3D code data
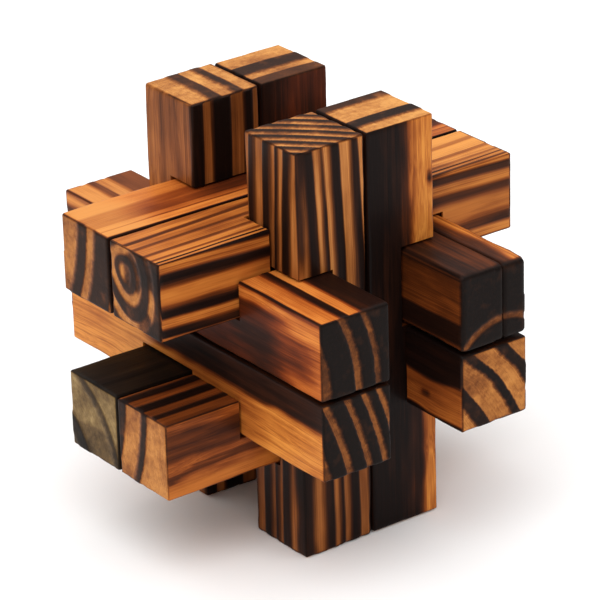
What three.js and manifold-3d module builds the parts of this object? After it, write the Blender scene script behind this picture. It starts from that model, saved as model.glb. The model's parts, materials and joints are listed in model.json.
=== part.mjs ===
// A wooden burr puzzle: twelve notched square sticks locked into a six-armed cross.
//
// Millimetres, +Z up. The puzzle stands on the lower ends of its four uprights, and its
// origin is the middle of that footprint. The front of the puzzle faces -Y.
//
// Four sticks run in each of three directions. In a family, two twins lie side by side and
// the two pairs of twins stand apart, and each family overlaps the next by half a stick.
// At each of the 24 crossings one of the two sticks has a notch half a stick deep, so every
// stick has two notches, all hidden while the puzzle is closed. Six of the sticks hold
// together as a front half, which slides off the other six towards the front.

import * as THREE from 'three';
import { mergeVertices } from 'three/addons/utils/BufferGeometryUtils.js';
import Module from 'manifold-3d';

const wasm = await Module();
wasm.setup();

// driving dimensions
const stickWidth = 14.7;
const stickLength = 76.5;
const fitGap = 0.3;
const edgeChamfer = 0.4;
const endChamfer = 0.4;

// what follows from them
const pitch = stickWidth + fitGap;
const notchDepth = pitch / 2;
const notchLength = pitch + fitGap;

const RIGHT = new THREE.Vector3(1, 0, 0);
const FRONT = new THREE.Vector3(0, -1, 0);
const UP = new THREE.Vector3(0, 0, 1);

// Each family of four: the way its sticks run, the way two twins lie beside each other and
// the way the pairs stand apart. An outer notch faces away from the twin and lies between
// the middle and the given end. An inner notch faces the other pair and lies one and a half
// times nearer that end. Both ends are worked out from the sides on which the stick lies.
const families = [
  {
    name: 'upright', along: UP, twin: RIGHT, apart: FRONT,
    outerNotchEnd: (twinSide, apartSide) => apartSide,
    innerNotchEnd: (twinSide, apartSide) => twinSide * apartSide,
  },
  {
    name: 'through_bar', along: FRONT, twin: UP, apart: RIGHT,
    outerNotchEnd: (twinSide, apartSide) => -twinSide * apartSide,
    innerNotchEnd: (twinSide) => -twinSide,
  },
  {
    name: 'cross_bar', along: RIGHT, twin: FRONT, apart: UP,
    outerNotchEnd: (twinSide, apartSide) => -twinSide * apartSide,
    innerNotchEnd: (twinSide, apartSide) => twinSide * apartSide,
  },
];

const sideWords = new Map([
  [RIGHT, { '-1': 'left', 1: 'right' }],
  [FRONT, { '-1': 'back', 1: 'front' }],
  [UP, { '-1': 'lower', 1: 'upper' }],
]);

// the torched colour of each stick, from golden to nearly black
const stickColours = {
  upright_left_back: 0x7a4a22,
  upright_left_front: 0x8a5a2c,
  upright_right_back: 0x3a1c12,
  upright_right_front: 0x4a2a18,
  through_bar_lower_left: 0x9a5424,
  through_bar_lower_right: 0x8c542c,
  through_bar_upper_left: 0x5a3014,
  through_bar_upper_right: 0x3c2618,
  cross_bar_back_lower: 0x6a5a44,
  cross_bar_back_upper: 0x7c3c1a,
  cross_bar_front_lower: 0x96481e,
  cross_bar_front_upper: 0xb4702a,
};

function toSolid(geometry) {
  const bare = geometry.clone();
  bare.deleteAttribute('normal');
  bare.deleteAttribute('uv');
  const merged = mergeVertices(bare, 1e-4);
  const mesh = new wasm.Mesh({
    numProp: 3,
    vertProperties: new Float32Array(merged.attributes.position.array),
    triVerts: new Uint32Array(merged.index.array),
  });
  return new wasm.Manifold(mesh);
}

function toGeometry(solid) {
  const mesh = solid.getMesh();
  const geometry = new THREE.BufferGeometry();
  geometry.setAttribute('position', new THREE.BufferAttribute(new Float32Array(mesh.vertProperties), 3));
  geometry.setIndex(new THREE.BufferAttribute(new Uint32Array(mesh.triVerts), 1));
  const flat = geometry.toNonIndexed();
  flat.computeVertexNormals();
  return flat;
}

// an un-notched stick about its own middle, running along Z, with its edges broken
function plainStick() {
  const half = stickWidth / 2;
  const flat = half - edgeChamfer;
  const corner = [new THREE.Vector2(half, flat), new THREE.Vector2(flat, half)];
  const middle = new THREE.Vector2();
  const quarters = [0, 1, 2, 3];
  const outline = quarters.flatMap((quarter) => (
    corner.map((point) => point.clone().rotateAround(middle, quarter * Math.PI / 2))
  ));
  const geometry = new THREE.ExtrudeGeometry(new THREE.Shape(outline), {
    depth: stickLength - 2 * endChamfer,
    bevelEnabled: true,
    bevelThickness: endChamfer,
    bevelSize: endChamfer,
    bevelOffset: -endChamfer,
    bevelSegments: 1,
  });
  geometry.translate(0, 0, endChamfer - stickLength / 2);
  return geometry;
}

// a turned copy of the plain stick, running along the given direction
function stickAlong(direction) {
  const turn = new THREE.Quaternion().setFromUnitVectors(UP, direction);
  return plainStick().applyQuaternion(turn);
}

// a block as long as one notch, reaching from the given depth outwards past the open side
function notchBlock(along, open, across, middle) {
  const overrun = stickWidth;
  const block = new THREE.Vector3()
    .addScaledVector(along, notchLength)
    .addScaledVector(open, overrun)
    .addScaledVector(across, 2 * overrun);
  const geometry = new THREE.BoxGeometry(Math.abs(block.x), Math.abs(block.y), Math.abs(block.z));
  const floor = stickWidth / 2 - notchDepth;
  const centre = along.clone().multiplyScalar(middle).addScaledVector(open, floor + overrun / 2);
  return geometry.translate(centre.x, centre.y, centre.z);
}

function makeStick(family, twinSide, apartSide) {
  const outward = family.twin.clone().multiplyScalar(twinSide);
  const inward = family.apart.clone().multiplyScalar(-apartSide);
  const outerMiddle = family.outerNotchEnd(twinSide, apartSide) * pitch / 2;
  const innerMiddle = family.innerNotchEnd(twinSide, apartSide) * pitch;
  const outerNotch = notchBlock(family.along, outward, family.apart, outerMiddle);
  const innerNotch = notchBlock(family.along, inward, family.twin, innerMiddle);
  const solid = toSolid(stickAlong(family.along))
    .subtract(toSolid(outerNotch))
    .subtract(toSolid(innerNotch));

  const sides = [sideWords.get(family.twin)[twinSide], sideWords.get(family.apart)[apartSide]];
  const name = `${family.name}_${sides.join('_')}`;
  const material = new THREE.MeshStandardMaterial({
    color: stickColours[name], roughness: 0.45, metalness: 0,
  });
  const stick = new THREE.Mesh(toGeometry(solid), material);
  stick.name = name;
  stick.position
    .addScaledVector(family.twin, twinSide * pitch / 2)
    .addScaledVector(family.apart, apartSide * pitch);
  return stick;
}

const puzzle = new THREE.Group();
puzzle.position.z = stickLength / 2;
for (const family of families) {
  for (const twinSide of [-1, 1]) {
    for (const apartSide of [-1, 1]) puzzle.add(makeStick(family, twinSide, apartSide));
  }
}

export default puzzle;
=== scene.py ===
"""A burr puzzle of torched, brushed and lacquered pine: twelve notched sticks and their wood.

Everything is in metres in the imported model's frame: +Z up, the front towards -Y, the left
towards -X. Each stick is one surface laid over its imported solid, with worn edges and grain
that stands in low ridges. Its growth rings are worked out once for every point, and both the
ridges and the wood's colours read them.
"""

import json
import math

import bpy
import numpy as np
from mathutils import Matrix, Vector


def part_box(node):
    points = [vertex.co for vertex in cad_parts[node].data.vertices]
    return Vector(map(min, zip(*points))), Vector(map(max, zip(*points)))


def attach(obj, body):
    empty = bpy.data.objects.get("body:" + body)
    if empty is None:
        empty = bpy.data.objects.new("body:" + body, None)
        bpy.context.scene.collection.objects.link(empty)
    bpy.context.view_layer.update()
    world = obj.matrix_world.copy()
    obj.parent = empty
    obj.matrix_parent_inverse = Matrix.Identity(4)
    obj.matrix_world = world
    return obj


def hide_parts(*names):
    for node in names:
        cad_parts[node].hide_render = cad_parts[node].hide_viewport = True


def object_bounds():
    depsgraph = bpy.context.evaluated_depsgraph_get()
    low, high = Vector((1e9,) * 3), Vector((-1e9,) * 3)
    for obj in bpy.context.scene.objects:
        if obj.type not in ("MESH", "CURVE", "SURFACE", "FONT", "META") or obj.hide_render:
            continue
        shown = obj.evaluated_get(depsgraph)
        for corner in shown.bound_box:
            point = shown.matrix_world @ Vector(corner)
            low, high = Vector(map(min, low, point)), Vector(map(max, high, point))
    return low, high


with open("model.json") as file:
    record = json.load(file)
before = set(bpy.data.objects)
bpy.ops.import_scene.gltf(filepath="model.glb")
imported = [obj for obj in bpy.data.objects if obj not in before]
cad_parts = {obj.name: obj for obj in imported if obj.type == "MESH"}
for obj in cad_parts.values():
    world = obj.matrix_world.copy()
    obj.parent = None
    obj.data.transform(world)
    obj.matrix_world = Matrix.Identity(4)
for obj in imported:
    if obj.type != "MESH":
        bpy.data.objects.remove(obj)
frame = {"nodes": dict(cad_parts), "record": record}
cad_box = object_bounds()

MM = 0.001
X, Y, Z = 0, 1, 2
low, high = (np.array(corner) for corner in cad_box)
middle = (low + high) / 2

# ---------------------------------------------------------------- the sticks' fit

stick_sizes = [np.subtract(*reversed(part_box(name))) for name in frame["nodes"]]
STICK_WIDTH = min(size.min() for size in stick_sizes)
FIT_GAP = 0.3 * MM
PITCH = STICK_WIDTH + FIT_GAP

# the way that counts as positive along each axis when the puzzle is described: right, front, up
TOWARDS = np.array([1.0, -1.0, 1.0])

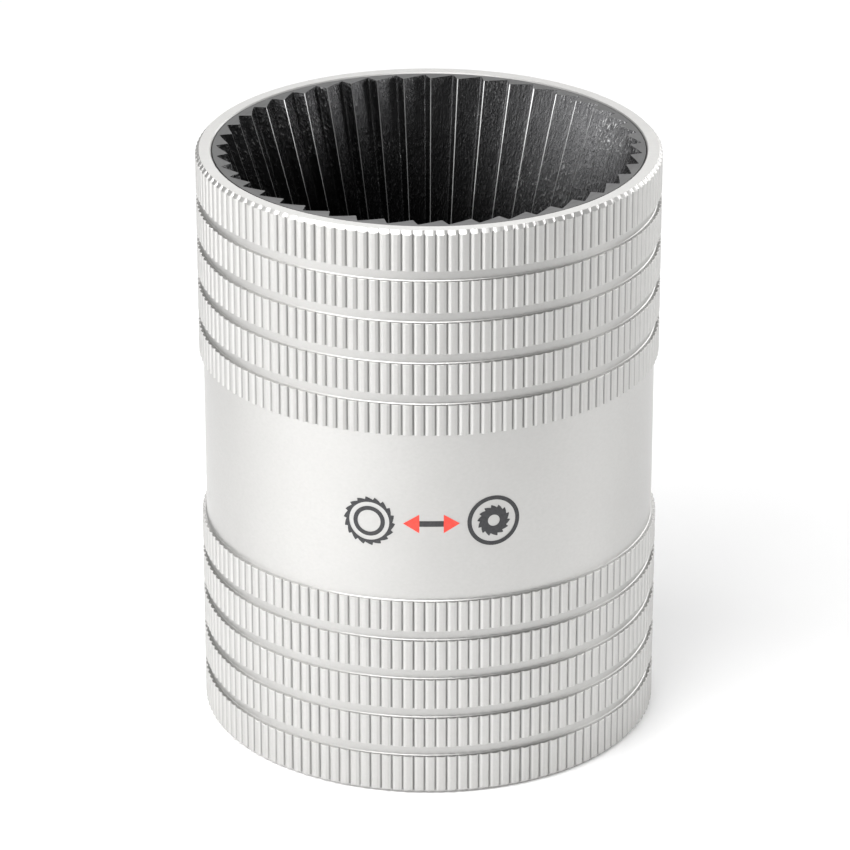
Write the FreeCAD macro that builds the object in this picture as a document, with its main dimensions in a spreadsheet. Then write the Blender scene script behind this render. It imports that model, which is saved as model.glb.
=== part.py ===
import FreeCAD, Part
import math
import os

import Sketcher

# Two-ended pipe and tube deburring tool, in millimetres.
# +Z is up along the barrel's axis, and the origin is the centre of the bottom rim, where the tool stands.
# A toothed funnel opens at the top for the outside edge of a tube, and a toothed cone points down inside the
# bottom opening for the inside edge.

DRIVING_SIZES = [
    # barrel outside
    ("barrel_height", 91.0),
    ("ridge_radius", 35.0),
    ("plain_radius", 34.32),
    ("edge_chamfer", 0.55),
    ("end_band_height", 6.2),
    ("band_height", 4.8),
    ("ring_groove_width", 1.65),
    ("bands_per_group", 5),
    ("band_edge_chamfer", 0.15),
    # straight knurl
    ("knurl_count", 132),
    ("knurl_root_radius", 34.68),
    ("knurl_groove_width", 0.74),
    ("knurl_start_angle", 1.62),
    # barrel inside
    ("bore_radius", 31.5),
    ("bore_chamfer", 0.5),
    ("seat_radius", 32.62),
    ("seat_chamfer", 0.18),
    ("rib_radius", 29.0),
    ("rib_height", 4.0),
    ("rib_bottom", 61.0),
    # outer cutter, the toothed funnel
    ("funnel_tooth_count", 45),
    ("funnel_mouth_radius", 30.25),
    ("funnel_slope", 0.325),
    ("funnel_root_ratio", 1.0545),
    ("funnel_land_angle", 0.3),
    ("funnel_steep_angle", 1.45),
    ("funnel_root_flat_angle", 0.3),
    ("funnel_start_angle", 1.3),
    ("funnel_rim_recess", 0.12),
    ("funnel_rim_radius", 32.55),
    ("funnel_rim_chamfer", 0.12),
    ("funnel_bottom", 22.0),
    ("funnel_tail_radius", 10.6),
    ("funnel_tail_ratio", 1.055),
    ("spigot_radius", 28.9),
    ("spigot_gap", 0.3),
    # inner cutter, the toothed cone
    ("cone_tooth_count", 36),
    ("cone_nose_height", 3.0),
    ("cone_nose_radius", 6.0),
    ("cone_base_height", 50.0),
    ("cone_base_radius", 25.0),
    ("cone_root_ratio", 0.94),
    ("cone_land_angle", 0.4),
    ("cone_steep_angle", 1.8),
    ("cone_root_flat_angle", 0.4),
    ("flange_radius", 31.3),
    ("flange_chamfer", 0.25),
    ("taper_clearance", 0.1),
    ("nose_hole_radius", 4.0),
    # drive bush and its pin
    ("bush_bottom", 8.0),
    ("bush_radius", 6.0),
    ("bush_flange_bottom", 20.0),
    ("bush_flange_radius", 9.2),
    ("bush_flange_clearance", 0.1),
    ("bush_chamfer", 0.4),
    ("drive_socket_flats", 6.5),
    ("drive_pin_radius", 1.0),
    ("drive_pin_length", 4.0),
    ("drive_pin_bottom", 17.5),
    # cap screws, spring washers and locating pins
    ("screw_count", 6),
    ("screw_circle_radius", 28.0),
    ("screw_radius", 1.5),
    ("screw_hole_radius", 1.7),
    ("screw_length", 16.0),
    ("screw_head_radius", 2.75),
    ("screw_head_height", 3.0),
    ("screw_socket_flats", 2.5),
    ("screw_socket_depth", 1.3),
    ("screw_chamfer", 0.25),
    ("screw_well_radius", 2.85),
    ("screw_well_depth", 4.0),
    ("screw_hole_top", 70.4),
    ("washer_outer_radius", 2.75),
    ("washer_inner_radius", 1.6),
    ("washer_height", 0.8),
    ("washer_slit", 0.5),
    ("washer_slit_lean", 25.0),
    ("pin_count", 3),
    ("pin_first_angle", 30.0),
    ("pin_circle_radius", 30.8),
    ("pin_radius", 1.25),
    ("pin_length", 8.0),
    ("pin_depth_in_rib", 3.2),
    ("pin_end_clearance", 0.3),
    ("pin_chamfer", 0.25),
    # how far a cutting outline runs past the surface it cuts
    ("overcut", 1.0),
]

# Sizes worked out in the sheet from the driving sizes.
DERIVED_SIZES = [
    ("grooves_per_group", "=bands_per_group - 1"),
    ("band_pitch", "=band_height + ring_groove_width"),
    ("group_height", "=end_band_height + (bands_per_group - 1) * band_pitch"),
    ("shoulder_height", "=rib_bottom + rib_height"),
    ("funnel_top", "=barrel_height - funnel_rim_recess"),
    ("funnel_apex", "=barrel_height - funnel_mouth_radius / funnel_slope"),
    ("funnel_tail_slope", "=funnel_slope * funnel_tail_ratio"),
    ("spigot_bottom", "=rib_bottom + spigot_gap"),
    ("funnel_neck_radius", "=funnel_tail_radius + (spigot_bottom - funnel_bottom) * funnel_tail_slope"),
    ("cone_slope", "=(cone_base_radius - cone_nose_radius) / (cone_base_height - cone_nose_height)"),
    ("cone_apex", "=cone_nose_height - cone_nose_radius / cone_slope"),
    ("cavity_tail_radius", "=funnel_tail_radius + taper_clearance"),
    ("cavity_neck_radius", "=cavity_tail_radius + (rib_bottom - funnel_bottom) * funnel_tail_slope"),
    ("screw_seat", "=cone_base_height + screw_well_depth - washer_height"),
    ("screw_bottom", "=screw_seat - screw_head_height"),
    ("screw_well_top", "=cone_base_height + screw_well_depth"),
    ("pin_bottom", "=shoulder_height - pin_depth_in_rib"),
]

# The least share of a ring of holes that has to lie inside the material.
# The pin holes lie partly in the open bore.
LEAST_CUT_SHARE = 0.3

doc = FreeCAD.newDocument("deburring_tool")
sheet = doc.addObject("Spreadsheet::Sheet", "sizes")


def write_sheet():
    """One row per size: its name in column A, its value in column B under an alias of the same name."""
    for row, (name, value) in enumerate(DRIVING_SIZES + DERIVED_SIZES, start=1):
        sheet.set("A%d" % row, name)
        sheet.set("B%d" % row, str(value))
        sheet.setAlias("B%d" % row, name)
    doc.recompute()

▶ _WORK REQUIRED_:
Begin at the line that has "const puzzle = new THREE.Group();" in the entries above; stop after the line that has "zip(*points))), Vector(map(max, zip(*points)))". Transcribe exactly those lines and no others.

▶ _RESULT OF THIS TASK_:
const puzzle = new THREE.Group();
puzzle.position.z = stickLength / 2;
for (const family of families) {
  for (const twinSide of [-1, 1]) {
    for (const apartSide of [-1, 1]) puzzle.add(makeStick(family, twinSide, apartSide));
  }
}

export default puzzle;
=== scene.py ===
"""A burr puzzle of torched, brushed and lacquered pine: twelve notched sticks and their wood.

Everything is in metres in the imported model's frame: +Z up, the front towards -Y, the left
towards -X. Each stick is one surface laid over its imported solid, with worn edges and grain
that stands in low ridges. Its growth rings are worked out once for every point, and both the
ridges and the wood's colours read them.
"""

import json
import math

import bpy
import numpy as np
from mathutils import Matrix, Vector


def part_box(node):
    points = [vertex.co for vertex in cad_parts[node].data.vertices]
    return Vector(map(min, zip(*points))), Vector(map(max, zip(*points)))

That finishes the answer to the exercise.